Knowing about the tulips, I wasn't entirely surprised when Sally Kington, who knows everything about narcissus, told me that equally old daffodils had subsequently been discovered at Kirtlington. They bobbed up when a large bramble patch was cleared from the banks of the moat. 'Telamonius Plenus', the oldest of the double daffodils, was there as well as a more unusual double called 'Thomas' Virescent Daffodil' because of the greenish wash on its petals.

Of course, it's a rare pleasure to see these old flowers, brought back from oblivion, but there's plenty else to see at Kirtling. This weekend, the spring garden should be at its peak, with 70,000 bulbs planted in memory of the Fairhaven's son, Rupert Broughton, who died 10 years ago in Africa.
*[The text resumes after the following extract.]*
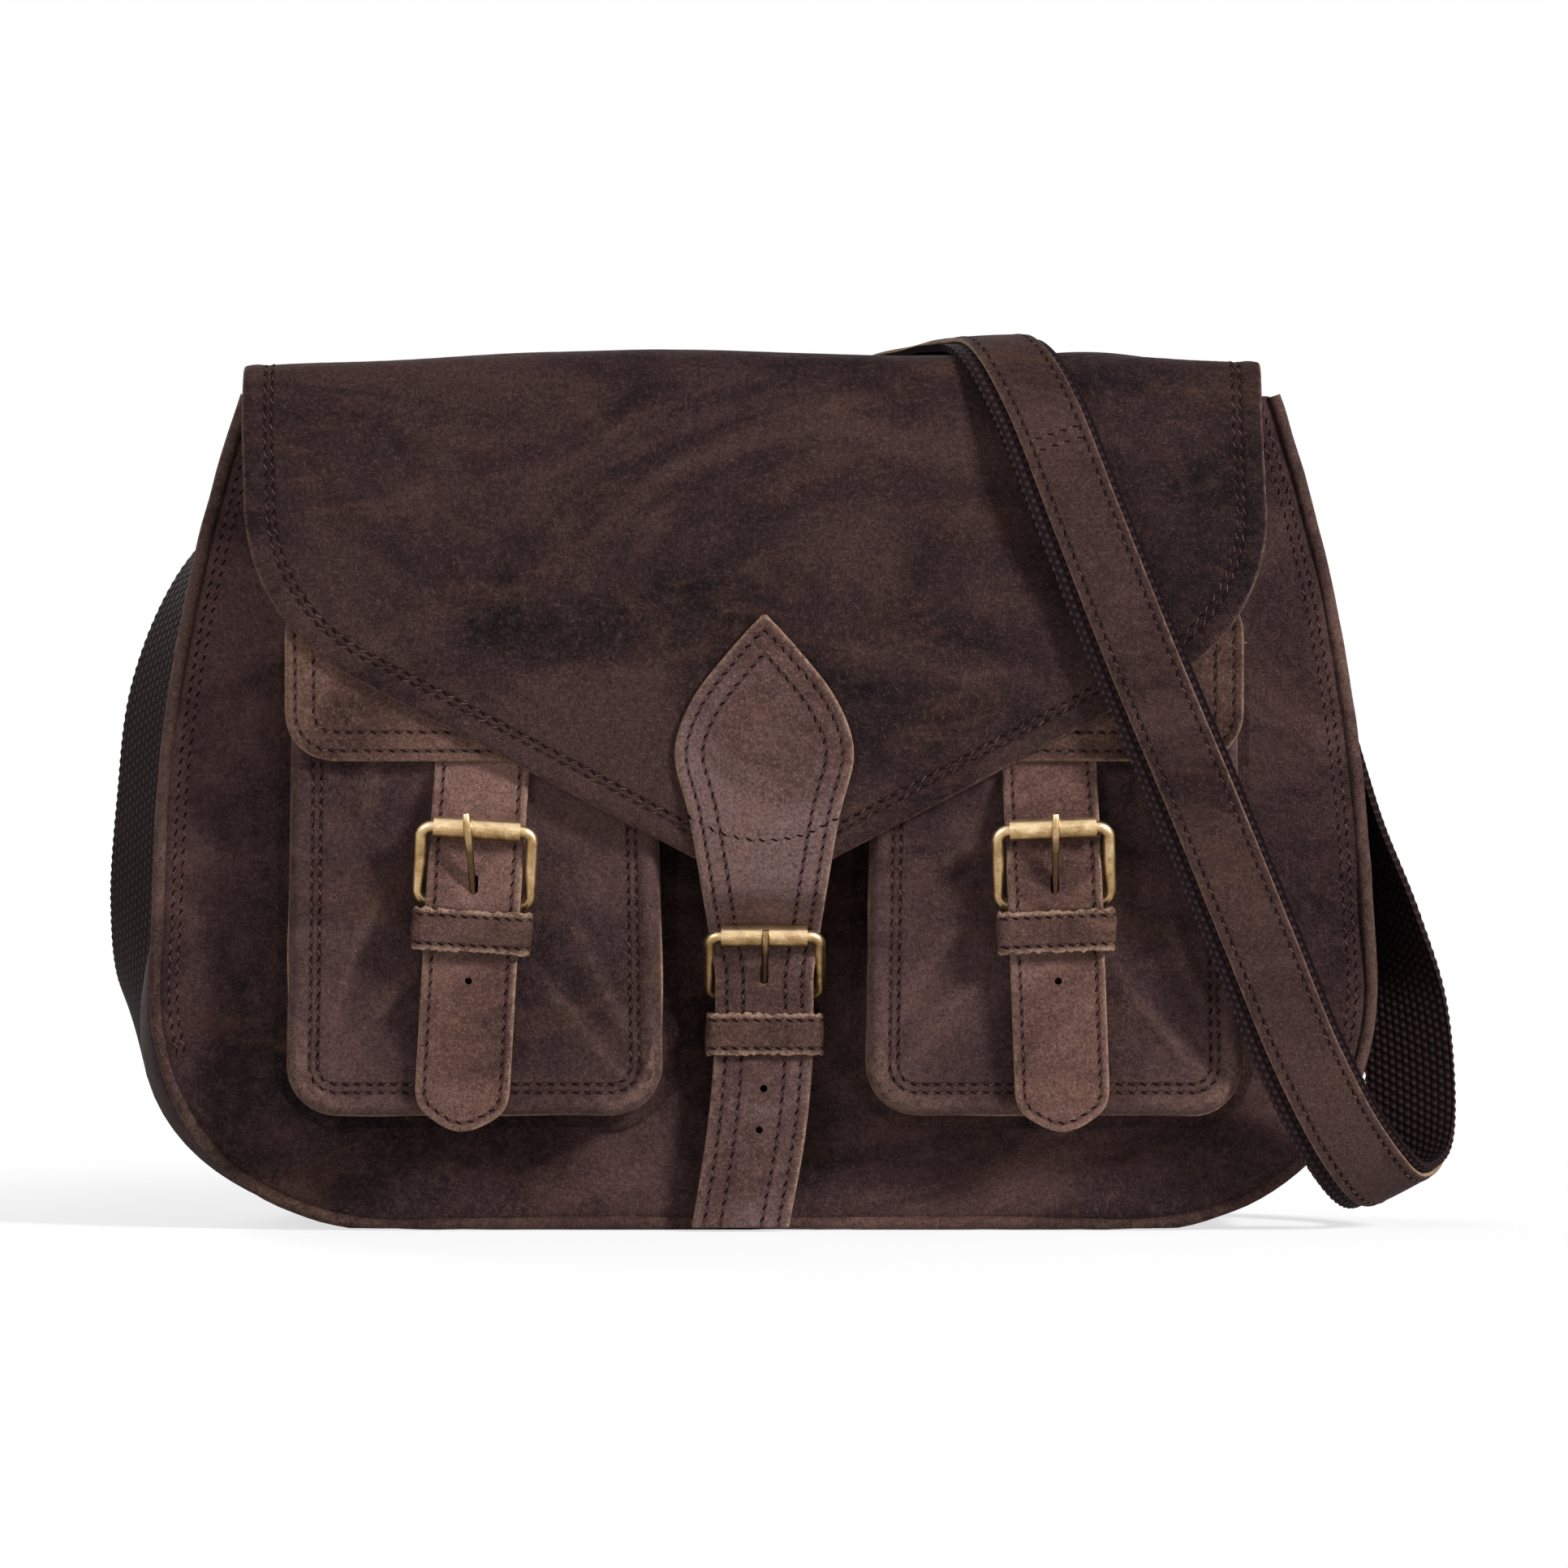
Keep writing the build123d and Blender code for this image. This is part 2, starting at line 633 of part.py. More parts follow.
def overlay(first, last):
    return ribbon(first, last, overlay_width, overlay_thickness, (webbing_thickness + overlay_thickness) / 2 + 0.1)


def strap_end(bar, start):
    """Folded end of the webbing round the ring's outer bar, towards the strand's first station."""
    fold = ring_wire + bar_clearance + webbing_thickness / 2
    run = (start - bar).normalized()
    side = Vector(run.Z, 0, -run.X)
    view = Plane(origin=bar, x_dir=side, z_dir=side.cross(run * -1))
    loop = view * Circle(fold + webbing_thickness / 2) - view * Circle(fold - webbing_thickness / 2)
    sleeve = extrude(loop, amount=webbing_width / 2, both=True)
    tail_length = (start - bar).length - fold + 1 - running_gap
    middle = bar + run * (fold - 1 + tail_length / 2)
    tail = Plane(origin=middle, x_dir=side, z_dir=run) * Box(webbing_thickness, webbing_width, tail_length)
    return sleeve + tail


def build():
    nodes = {}
    nodes.update(make_body())
    nodes.update(make_mouth())
    nodes["main_flap"] = make_flap()
    nodes["closure_strap"] = make_closure_strap()

    centre = Pos(0, front_face, centre_bar_height)
    for name, piece in make_buckle(centre_tilt, centre_keeper_drop).items():
        nodes["centre_" + name] = centre * piece

    buckle = make_buckle(pocket_tilt, pocket_keeper_drop)
    buckle["pocket_strap"] = make_pocket_strap()
    for side, place, sway in (("left", -pocket_offset, left_sway), ("right", pocket_offset, right_sway)):
        for name, piece in make_pocket().items():
            nodes[side + "_" + name] = Pos(place, 0, 0) * piece
        seat = Pos(place, pocket_face, pocket_bar_height) * Rot(0, sway, 0)
        for name, piece in buckle.items():
            nodes[side + "_" + name] = seat * piece

    tab, ring, outer_bar = make_ring()
    right_end = strap_end(outer_bar, Vector(*strap_route[-1][0]))
    for name, piece in (("ring_tab", tab), ("ring", ring), ("strap_end", right_end)):
        nodes["right_" + name] = piece
        nodes["left_" + name] = mirror(piece, Plane.YZ)

    last = len(strap_route) - 1
    nodes["strap_left"] = webbing(0, left_end_station)
    nodes["strap_back_webbing"] = webbing(left_end_station, crest_station)
    nodes["strap_back_leather"] = overlay(leather_station, crest_station)
    nodes["strap_front_webbing"] = webbing(crest_station, turn_station)
    nodes["strap_front_leather"] = overlay(crest_station, turn_station)
    nodes["strap_right"] = webbing(turn_station, last)
    return nodes


nodes = build()
for name, solid in nodes.items():
    export_step(solid, f"parts/{name}.step")
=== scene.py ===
import math
import bpy
import numpy as np
from mathutils import Matrix, Vector, noise


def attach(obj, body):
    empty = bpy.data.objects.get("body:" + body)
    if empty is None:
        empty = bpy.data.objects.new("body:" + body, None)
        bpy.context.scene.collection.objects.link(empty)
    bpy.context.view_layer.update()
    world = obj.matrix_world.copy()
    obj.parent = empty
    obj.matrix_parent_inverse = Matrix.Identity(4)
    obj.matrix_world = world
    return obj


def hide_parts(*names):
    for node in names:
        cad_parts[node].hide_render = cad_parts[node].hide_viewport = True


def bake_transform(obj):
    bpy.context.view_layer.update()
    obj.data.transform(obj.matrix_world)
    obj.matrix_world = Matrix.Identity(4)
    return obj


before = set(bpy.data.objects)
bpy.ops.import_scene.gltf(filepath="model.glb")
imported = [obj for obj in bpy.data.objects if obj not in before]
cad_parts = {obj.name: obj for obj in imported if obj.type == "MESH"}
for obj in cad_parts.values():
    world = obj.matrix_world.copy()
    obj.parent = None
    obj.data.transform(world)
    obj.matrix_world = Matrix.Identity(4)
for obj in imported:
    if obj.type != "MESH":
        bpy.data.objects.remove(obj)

bpy.ops.object.select_all(action="DESELECT")
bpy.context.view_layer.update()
mm = 0.001
noise.seed_set(1)


# camera, straight in front of the bag
cameraSettings = {"centre": (5.7, -55.0, 130.4), "distance": 2100.0, "frameWidth": 456.5, "sensor": 36.0}


def addCamera():
    s = cameraSettings
    x, y, z = s["centre"]
    place = (x * mm, (y - s["distance"]) * mm, z * mm)
    bpy.ops.object.camera_add(location=place, rotation=(math.pi / 2, 0, 0))
    camera = bpy.context.object
    camera.data.sensor_width = s["sensor"]
    camera.data.lens = s["sensor"] * s["distance"] / s["frameWidth"]
    camera.data.clip_start = 0.01
    bpy.context.scene.camera = camera


addCamera()
print("camera placed")


class Tone:
    # a number on its way through a material; arithmetic on it adds Math nodes
    def __init__(self, paint, socket):
        self.paint = paint
        self.socket = socket

    def math(self, operation, *others):
        return self.paint.node("ShaderNodeMath", {"operation": operation}, dict(enumerate((self, *others))))

    def __add__(self, other):
        return self.math("ADD", other)

    def __sub__(self, other):
        return self.math("SUBTRACT", other)

    def __rsub__(self, other):
        return self.paint.node("ShaderNodeMath", {"operation": "SUBTRACT"}, {0: other, 1: self})

    def __mul__(self, other):
        return self.math("MULTIPLY", other)

    def between(self, low, high):
        # 0 below low, 1 above high, smooth in between
        settings = {"interpolation_type": "SMOOTHSTEP"}
        return self.paint.node("ShaderNodeMapRange", settings, {0: self, 1: low, 2: high, 3: 0.0, 4: 1.0})


class Paint:
    def __init__(self, name, world=None):
        self.material = world or bpy.data.materials.new(name)
        self.material.use_nodes = True
        self.tree = self.material.node_tree
        self.tree.nodes.clear()
        self.spot = None

    def node(self, kind, settings=None, values=None, out=0):
        made = self.tree.nodes.new(kind)
        for name, value in (settings or {}).items():
            if name == "stops":
                while len(made.color_ramp.elements) < len(value):
                    made.color_ramp.elements.new(0.5)
                for element, (place, colour) in zip(made.color_ramp.elements, value):
                    element.position = place
                    element.color = (*colour, 1.0)
            else:
                setattr(made, name, value)
        for name, value in (values or {}).items():
            if isinstance(value, Tone):
                self.tree.links.new(value.socket, made.inputs[name])
            elif hasattr(value, "__len__") and len(value) == 3 and made.inputs[name].type == "RGBA":
                made.inputs[name].default_value = (*value, 1.0)
            else:
                made.inputs[name].default_value = value
        return None if out is None else Tone(self, made.outputs[out])

    def place(self):
        self.spot = self.spot or self.node("ShaderNodeTexCoord", out="Object")
        return self.spot

    def part(self, vector, axis):
        return self.node("ShaderNodeSeparateXYZ", None, {0: vector}, out=axis)

    def attribute(self, name, out="Fac"):
        return self.node("ShaderNodeAttribute", {"attribute_name": name}, out=out)

    def cloud(self, size, detail=3.0, roughness=0.55, distortion=0.0, offset=0.0, along=1.0):
        # soft noise from 0 to 1, its patches about size millimetres across, longer in x where along is small
        moved = self.node("ShaderNodeMapping", None, {
            "Vector": self.place(), "Location": (offset, offset, offset), "Scale": (along, 1.0, 1.0)})
        return self.node("ShaderNodeTexNoise", None, {
            "Vector": moved, "Scale": 1000.0 / size, "Detail": detail, "Roughness": roughness,
            "Distortion": distortion})

    def mix(self, factor, first, second, blend="MIX"):
        settings = {"data_type": "RGBA", "blend_type": blend}
        return self.node("ShaderNodeMix", settings, {0: factor, 6: first, 7: second}, out=2)

    def ramp(self, factor, *stops):
        return self.node("ShaderNodeValToRGB", {"stops": stops}, {0: factor})

    def bump(self, height, under=None):
        values = {"Height": height, "Distance": 1.0, "Strength": 1.0}
        if under is not None:
            values["Normal"] = under
        return self.node("ShaderNodeBump", None, values)

    def finish(self, colour, roughness, normal, **constants):
        values = {name.replace("_", " "): value for name, value in constants.items()}
        values.update({"Base Color": colour, "Roughness": roughness, "Normal": normal})
        self.output(self.node("ShaderNodeBsdfPrincipled", None, values))
        return self.material

    def output(self, shader, kind="ShaderNodeOutputMaterial"):
        self.node(kind, None, {"Surface": shader}, out=None)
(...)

More recently, the path leading to the church has been planted with 30,000 bulbs of grape hyacinth and pale chionodoxa. In time, those will naturalise too, in the light sandy soil typical of this area.

It's always intriguing to find plants naturalised in unexpected places. How, for instance, did Allium paradoxum arrive in the churchyard of All Saints at Westbury in Wiltshire? It's not a British native, but flowers robustly here every March. A letter from Wendy Wood of Westbury gave me the answer. The allium was originally brought in to Britain from northern Iraq by the fine plantsman, Paul Furse. In the 1960s, he had invited Wood's friend Felicity Baxter and her husband to join him on his Iraq expedition. The allium turned out to be a very good "doer", happy in shade, happy in heavy soils. It was Mrs Baxter who planted it in the churchyard, which Wendy Wood now looks after.

The five-acre garden at Kirtling Tower, Newmarket Road, Kirtling, near Newmarket, Cambs CB8 9PA, is open tomorrow and Sunday 28 March (11am-4pm), admission £4. The garden at Holme Pierrepont Hall, Holme Pierrepont, Nottingham NG12 LD, is open Mon-Wed (2-5pm) during March and also on Sunday 11 April (2-5pm) when T. sylvestris should be in flower. Admission £3.